«Боже, боже, брат Филипп был расстрелян красными, брат Никифор повешен белыми, но оба они прежде того стали убийцами. А этот не смог – и печалится, что слаб… Поистине дух дышит где хочет…»

Самуил проводил ее до дома. Дорога слабо светилась под ногами. Та часть пригорода была тогда глухим местом, не застроенным и сорным. До Медеиного дома идти было километра четыре. Самуил, говоривший безостановочно, на полдороге вдруг замолчал. Собственно, он рассказал о себе все. В годы их брака он только добавлял второстепенные детали к сказанному в тот вечер.

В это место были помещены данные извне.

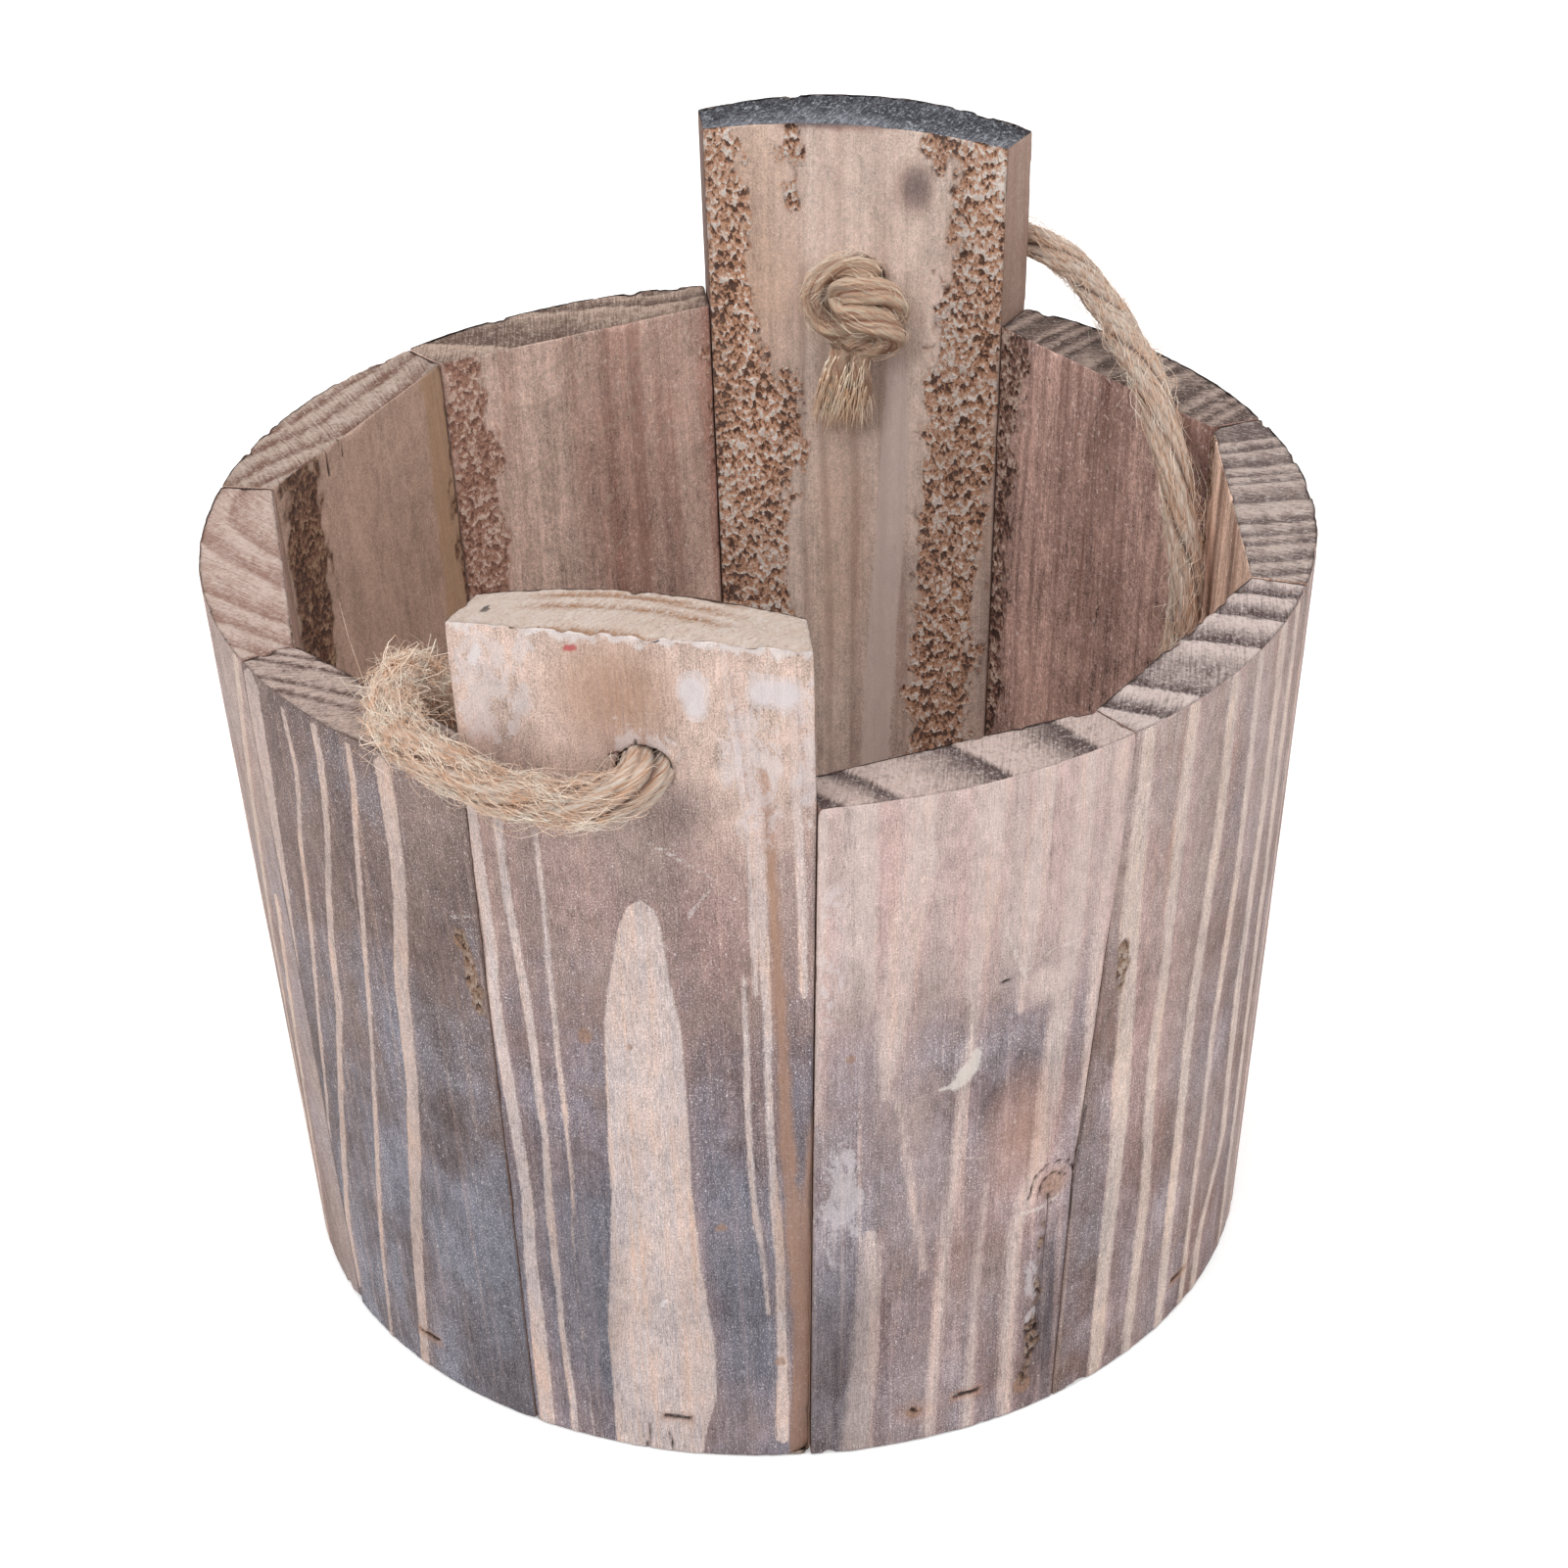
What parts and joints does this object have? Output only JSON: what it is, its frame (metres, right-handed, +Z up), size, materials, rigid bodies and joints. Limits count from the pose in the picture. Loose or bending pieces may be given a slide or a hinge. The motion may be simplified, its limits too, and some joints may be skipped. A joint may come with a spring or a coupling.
{
  "type": "rope-handled barrel planter",
  "caption": "Staved wooden barrel planter that tapers to its foot, with two tall opposite ear staves and a knotted rope handle through their holes.",
  "frame": {"origin": "centre of the foot, on the surface that the planter stands on", "axes": "+Z up, the ear staves stand on the Y axis with the lower one at -Y, and +X is to the right seen from the front"},
  "size_m": [0.21, 0.2313, 0.191],
  "materials": {
    "washed_fir": "burnt, brushed and whitewashed, matt",
    "burnt_fir": "burnt dark and brushed, matt",
    "plain_fir": "sawn, matt",
    "staple_wire": "galvanised wire, dull",
    "jute_rope": "three-strand jute, fuzzy"
  },
  "bodies": {
    "root": {"front_ear_stave": "washed_fir", "right_stave_1": "washed_fir", "right_stave_2": "washed_fir", "right_stave_3": "washed_fir", "right_stave_4": "burnt_fir", "back_ear_stave": "washed_fir", "left_stave_4": "burnt_fir", "left_stave_3": "washed_fir", "left_stave_2": "washed_fir", "left_stave_1": "burnt_fir", "floor_board_left": "plain_fir", "floor_board_middle": "plain_fir", "floor_board_right": "plain_fir", "staples": "staple_wire", "rope_handle": "jute_rope", "rope_knot_front": "jute_rope", "rope_knot_back": "jute_rope"}
  },
  "joints": []
}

Молчала и Медея. Тонкой и сильной рукой он держал ее под руку, но при этом у нее было такое чувство, что это она его ведет.

Когда они подошли к старой усадьбе Харлампия, на небо выкатилась луна, засеребрились деревья сада; ворота были давно наглухо заложены, жители дома пользовались двумя калитками, боковой и задней. Возле боковой они остановились. Он откашлялся и спросил деловито:

– Так когда мы пойдем записываться?

– Нет, не пойдем, – покачала она головой. – Мне надо подумать.

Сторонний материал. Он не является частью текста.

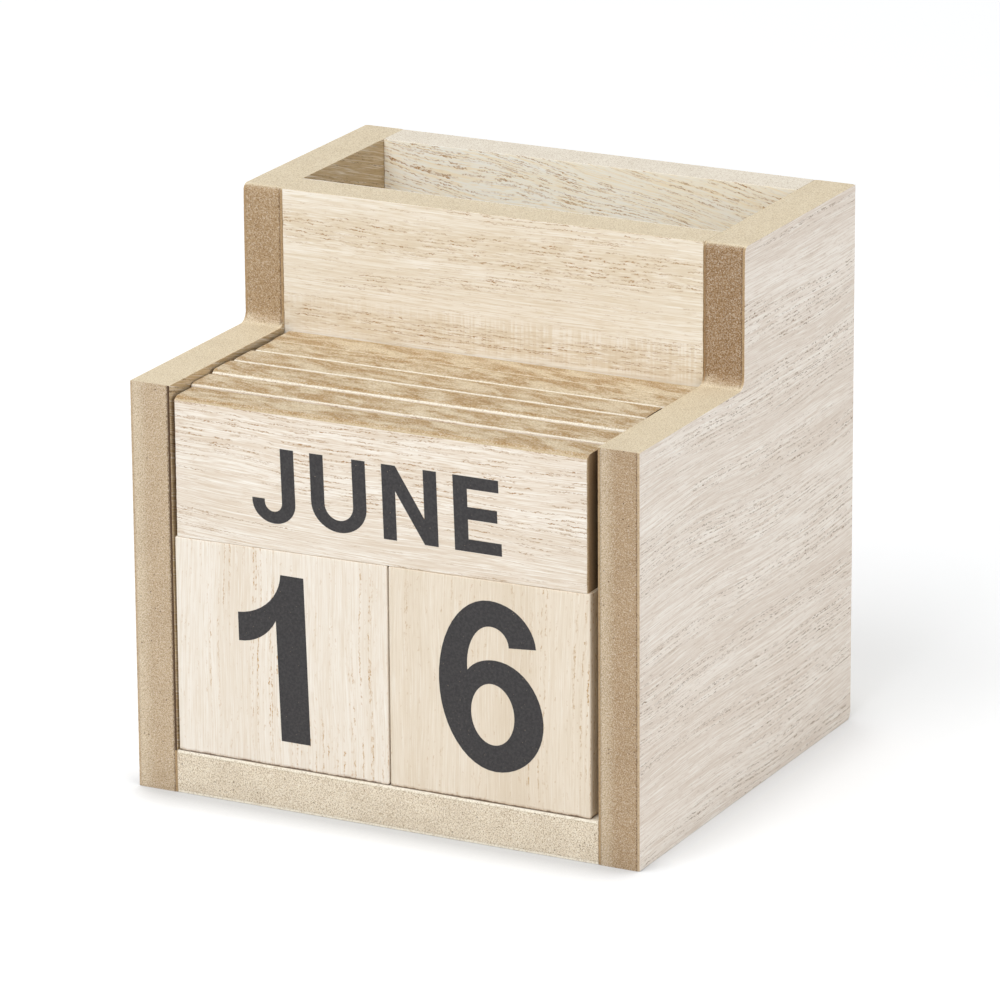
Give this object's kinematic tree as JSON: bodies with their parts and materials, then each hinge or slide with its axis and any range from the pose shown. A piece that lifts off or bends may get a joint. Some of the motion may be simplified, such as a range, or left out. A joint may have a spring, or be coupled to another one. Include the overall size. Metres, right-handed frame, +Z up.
{
  "type": "perpetual desk calendar with pen compartment",
  "caption": "stepped wooden desk box with month planks standing on day blocks in its low front bay and an open-topped pen compartment behind",
  "frame": {"origin": "middle of the footprint, on the desk", "axes": "+Z up, -Y the front with the month planks and day blocks, +X to the right as seen from the front"},
  "size_m": [0.11, 0.098, 0.112],
  "materials": {
    "board_veneer": "pale open-pored wood veneer, unfinished and matte",
    "board_core": "sawn and sanded fibreboard edge, granular and matte",
    "plank_core": "sanded wood edge, cloudy tan and matte",
    "plank_veneer": "pale wood veneer with dark pore dashes, matte",
    "left_block_wood": "pale smooth sanded wood with upright grain, matte",
    "right_block_wood": "smooth sanded honey-coloured wood, matte"
  },
  "bodies": {
    "case": {"left_side_outer_veneer": "board_veneer", "left_side_core": "board_core", "left_side_inner_veneer": "board_veneer", "right_side_outer_veneer": "board_veneer", "right_side_core": "board_core", "right_side_inner_veneer": "board_veneer", "floor_bottom_veneer": "board_veneer", "floor_core": "board_core", "floor_top_veneer": "board_veneer", "partition_front_veneer": "board_veneer", "partition_core": "board_core", "partition_rear_veneer": "board_veneer", "back_inner_veneer": "board_veneer", "back_core": "board_core", "back_outer_veneer": "board_veneer"},
    "month_plank_1": {"month_plank_1_front_veneer": "plank_veneer", "month_plank_1_core": "plank_core", "month_plank_1_rear_veneer": "plank_veneer"},
    "month_plank_2": {"month_plank_2_front_veneer": "plank_veneer", "month_plank_2_core": "plank_core", "month_plank_2_rear_veneer": "plank_veneer"},
    "month_plank_3": {"month_plank_3_front_veneer": "plank_veneer", "month_plank_3_core": "plank_core", "month_plank_3_rear_veneer": "plank_veneer"},
    "month_plank_4": {"month_plank_4_front_veneer": "plank_veneer", "month_plank_4_core": "plank_core", "month_plank_4_rear_veneer": "plank_veneer"},
    "month_plank_5": {"month_plank_5_front_veneer": "plank_veneer", "month_plank_5_core": "plank_core", "month_plank_5_rear_veneer": "plank_veneer"},
    "month_plank_6": {"month_plank_6_front_veneer": "plank_veneer", "month_plank_6_core": "plank_core", "month_plank_6_rear_veneer": "plank_veneer"},
    "left_day_block": {"left_day_block": "left_block_wood"},
    "right_day_block": {"right_day_block": "right_block_wood"}
  },
  "joints": [
    {"name": "plank_1_lift", "type": "slide", "parent": "case", "child": "month_plank_1", "axis": [0, 0, 1], "range_m": [0, 0.032]},
    {"name": "plank_2_lift", "type": "slide", "parent": "case", "child": "month_plank_2", "axis": [0, 0, 1], "range_m": [0, 0.032]},
    {"name": "plank_3_lift", "type": "slide", "parent": "case", "child": "month_plank_3", "axis": [0, 0, 1], "range_m": [0, 0.032]},
    {"name": "plank_4_lift", "type": "slide", "parent": "case", "child": "month_plank_4", "axis": [0, 0, 1], "range_m": [0, 0.032]},
    {"name": "plank_5_lift", "type": "slide", "parent": "case", "child": "month_plank_5", "axis": [0, 0, 1], "range_m": [0, 0.032]},
    {"name": "plank_6_lift", "type": "slide", "parent": "case", "child": "month_plank_6", "axis": [0, 0, 1], "range_m": [0, 0.032]},
    {"name": "left_block_pull", "type": "slide", "parent": "case", "child": "left_day_block", "axis": [0, -1, 0], "range_m": [0, 0.048]},
    {"name": "right_block_pull", "type": "slide", "parent": "case", "child": "right_day_block", "axis": [0, -1, 0], "range_m": [0, 0.048]}
  ]
}
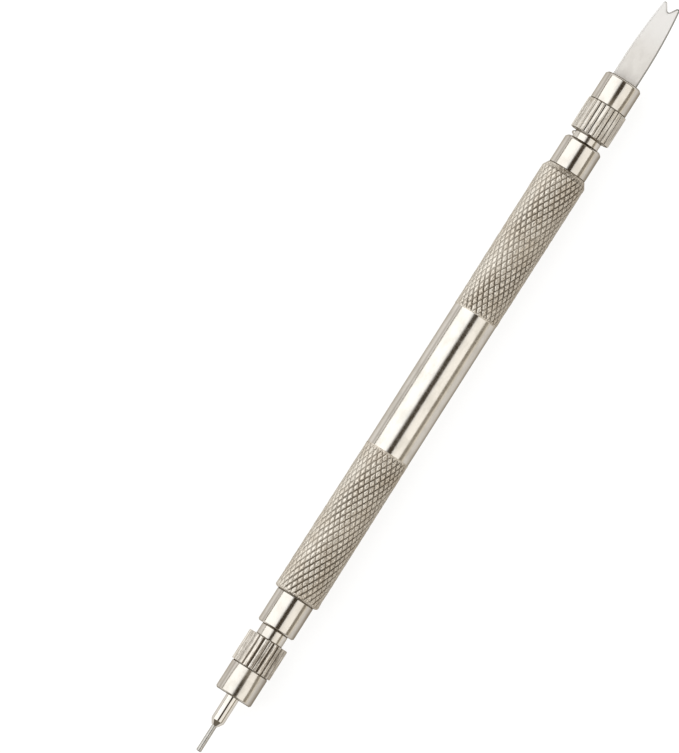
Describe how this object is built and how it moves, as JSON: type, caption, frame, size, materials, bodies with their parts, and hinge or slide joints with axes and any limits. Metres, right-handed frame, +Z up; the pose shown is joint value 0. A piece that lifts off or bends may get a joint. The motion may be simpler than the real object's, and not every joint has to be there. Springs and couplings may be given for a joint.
{
  "type": "spring bar tool",
  "caption": "Double-ended spring bar tool: knurled steel handle with a screw chuck at each end, one holding a flat forked blade and the other a reversible pin tip.",
  "frame": {"origin": "bottom centre of the bounding box: on the plane the grips rest on, halfway along the whole tool", "axes": "+X along the tool towards the forked blade, the pin end at -X, the blade flat in the XY plane, +Z up"},
  "size_m": [0.144, 0.0082, 0.0081],
  "materials": {
    "handle": "turned and knurled, satin",
    "chuck": "turned",
    "nut": "turned and knurled, satin",
    "blade": "matte, tumbled",
    "tip_holder": "ground, bright",
    "tip_rod": "hardened, ground"
  },
  "bodies": {
    "handle": {"handle": "handle", "fork_chuck": "chuck", "pin_chuck": "chuck"},
    "fork_nut": {"fork_nut": "nut"},
    "pin_nut": {"pin_nut": "nut"},
    "fork_blade": {"fork_blade": "blade"},
    "reversible_tip": {"tip_holder": "tip_holder", "point_pin": "tip_rod", "fine_fork": "tip_rod"}
  },
  "joints": [
    {"name": "fork_nut_turn", "type": "hinge", "parent": "handle", "child": "fork_nut", "pos_m": [0.052, 0, 0.00407], "axis": [1, 0, 0], "range_deg": [0, 1080]},
    {"name": "pin_nut_turn", "type": "hinge", "parent": "handle", "child": "pin_nut", "pos_m": [-0.0562, 0, 0.00407], "axis": [-1, 0, 0], "range_deg": [0, 1080]},
    {"name": "fork_blade_pull", "type": "slide", "parent": "handle", "child": "fork_blade", "axis": [1, 0, 0], "range_m": [0, 0.0136]},
    {"name": "reversible_tip_pull", "type": "slide", "parent": "handle", "child": "reversible_tip", "axis": [-1, 0, 0], "range_m": [0, 0.0171]}
  ]
}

– А что думать? – удивился он. – Сегодня у нас коллективизация, завтра еще что-нибудь будет. Жизнь, конечно, делается все лучше, но я думаю, что вдвоем нам эту хорошую жизнь будет легче переносить. Вы меня понимаете?

Дома было тихо. Она сняла серое платье, надела другое, такое же, домашнее, и села писать письмо Елене. Это было длинное и грустное письмо. Она ни слова не писала о смешном дантисте с его нелепым сватовством, рассказывала Елене только о мальчиках, которые выросли и от нее уходят. О том, что сейчас ночь, что она дома одна, что молодость прошла и она чувствует себя усталой.

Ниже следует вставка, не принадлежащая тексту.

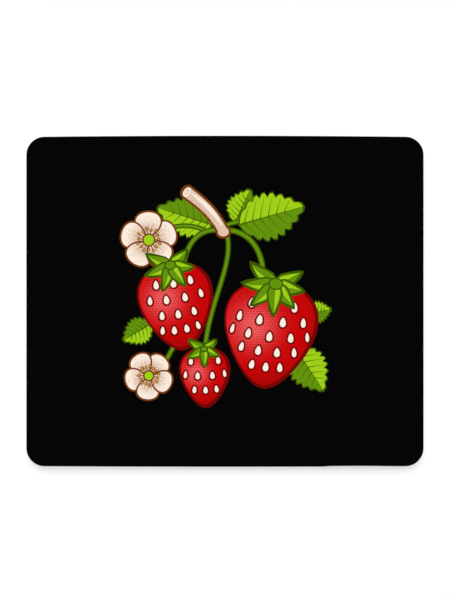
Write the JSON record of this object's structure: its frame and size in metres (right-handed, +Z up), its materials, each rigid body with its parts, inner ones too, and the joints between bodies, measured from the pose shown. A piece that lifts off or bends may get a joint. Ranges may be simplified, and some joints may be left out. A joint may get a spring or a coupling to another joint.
{
  "type": "mouse pad",
  "caption": "Flat rectangular mouse pad with rounded corners: a black printed cloth face bonded to a thin foam rubber base.",
  "frame": {"origin": "centre of the underside, on the surface that the pad lies on", "axes": "+Z up out of the cloth face, +Y towards the top of the printed picture, +X to its right"},
  "size_m": [0.24, 0.2, 0.005],
  "materials": {
    "printed_cloth": "matt knitted polyester, dyed black with a coloured print in the middle",
    "foam_rubber": "matt black foam rubber, fine pores on the cut edge, moulded grip on the underside"
  },
  "bodies": {
    "root": {"cloth_face": "printed_cloth", "foam_base": "foam_rubber"}
  },
  "joints": []
}
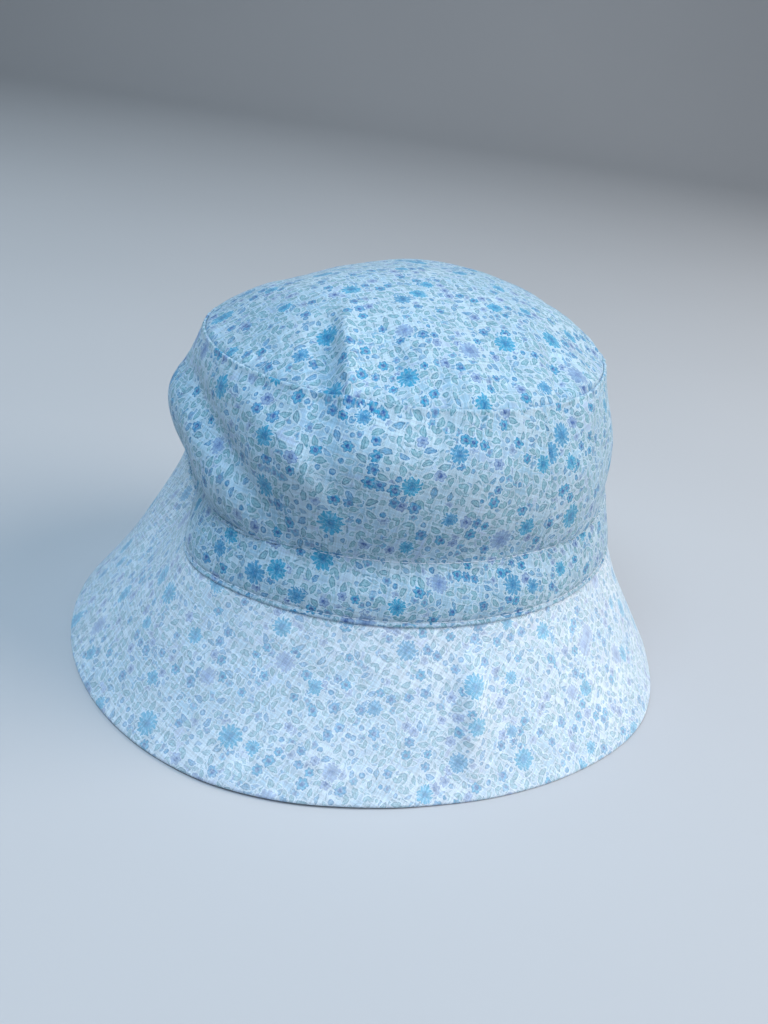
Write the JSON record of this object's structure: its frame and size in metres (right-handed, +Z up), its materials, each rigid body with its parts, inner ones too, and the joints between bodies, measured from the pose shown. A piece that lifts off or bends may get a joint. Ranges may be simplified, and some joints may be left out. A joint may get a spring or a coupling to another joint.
{
  "type": "bucket hat",
  "caption": "Child's soft bucket hat in pale blue flowered cotton, with an oval tip, leaning sides, a sloping stiffened brim, a lining and a sweatband.",
  "frame": {"origin": "on the ground plane, under the middle of the hat", "axes": "+Z up through the tip, -Y the way the wearer faces, the longest way; +X the wearer's left"},
  "size_m": [0.212, 0.226, 0.1351],
  "materials": {
    "printed_cotton": "plain-weave cotton, small flower and leaf print in blue, teal and lilac on a pale ground",
    "plain_cotton": "plain-weave lining cotton, unprinted",
    "stiffener": "woven fusible interfacing, matt",
    "sweatband": "folded cotton twill strip",
    "label_ribbon": "blank woven satin ribbon",
    "thread": "twisted polyester sewing thread"
  },
  "bodies": {
    "root": {"outer_tip": "printed_cotton", "outer_side_front": "printed_cotton", "outer_side_back": "printed_cotton", "brim_top_front": "printed_cotton", "brim_top_back": "printed_cotton", "brim_under_front": "printed_cotton", "brim_under_back": "printed_cotton", "brim_stiffener_front": "stiffener", "brim_stiffener_back": "stiffener", "lining_tip": "plain_cotton", "lining_side_front": "plain_cotton", "lining_side_back": "plain_cotton", "sweatband": "sweatband", "care_label": "label_ribbon", "tip_seam_thread": "thread", "side_seam_thread": "thread", "lining_seam_thread": "thread", "sweatband_topstitch": "thread", "brim_seam_topstitch": "thread", "brim_side_seam_thread": "thread", "brim_edge_thread": "thread", "label_stitches": "thread"}
  },
  "joints": []
}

Под утро поднялся ветер, и у Медеи сильно разболелась голова. Она обвязала голову старым платком и легла в холодную постель. На следующий день у нее поднялась температура, ломота в суставах. Болезнь, которая тогда называлась инфлюэнцей, была тяжелой и долгой. Самуил Яковлевич ухаживал за ней с большим усердием. К концу болезни он был влюблен в нее без памяти, а она чувствовала себя безмерно и незаслуженно счастливой: она не помнила, чтобы кто-нибудь приносил ей в постель чай, варил для нее бульон и подтыкал с боков одеяло. После болезни они поженились, и брак их оказался счастливым от первого до последнего дня.

Медея знала о его главной слабости: после нескольких рюмок он начинал бешено хвастать своим революционным прошлым и победоносно поглядывать на женщин. Тогда она тихонько вставала из-за стола, говорила: «Самоня, домой!» – и он виновато торопился ей вслед. Но эту мелочь она ему прощала…

…За стеной заплакал ребенок – Алик или Лизочка, Медея не могла разобрать. Начинался новый день, и Медея так и не поняла, спала она в эту ночь или нет. Такие неопределенные ночи в последнее время выпадали все чаще.

Ребенок – теперь уже было ясно, что Лизочка, – требовал немедленно идти на море.

Ника сердилась:

– Не понимаю, почему такой крик! Вставай, умывайся, завтракай, а потом решим, куда мы пойдем…

5

К морю вели две дороги. Одна, шоссейная, была проложена перед войной. Она вилась большим полукольцом, проходила мимо распадка, откуда бросалась вниз трудной тропой. Основная дорога поднималась в гору и скрывалась за шлагбаумом, где жили своей подземной жизнью военные объекты. Ответвление этой дороги вело в Феодосию, и здесь можно было прихватить попутку.

Вторая дорога, старая, была много короче, но круче и трудней. Дороги дважды сходились: на распадке и на круглой поляне между Верхним и Нижним Поселком. Отсюда открывался вид, почти непереносимый для глаза. Не так уж высока была эта горка, на которой когда-то устроилась татарская деревушка, но, как будто подчиняясь какой-то китайской головоломке, в этом месте ландшафт отказывался от обязательного следования оптическим законам и раскидывался выпукло, обширно, держась на последней грани перехода плоского в объем и соединяя чудесным образом прямую и обратную перспективу. Плавным круговым движением сюда было вписано все: террасированные горки, засаженные когда-то сплошь виноградниками, а теперь сохранившие их лишь на самых макушках, столовые горы за ними, блеклые, в мелких лишайниках пасущихся отар, а выше и дальше – древнейший горный массив, с кудрявыми лесами у подножия, с проплешинами старых обвалов и голыми причудливыми скальными фигурами и прихотливыми природными сооружениями, жилищами умерших камней на самых вершинах, и невозможно было понять, то ли каменная корка гор плавает в синей чаше моря, охватывающего полгоризонта, то ли огромное кольцо гор, не вместимое глазом, хранит в себе продолговатую каплю Черного моря.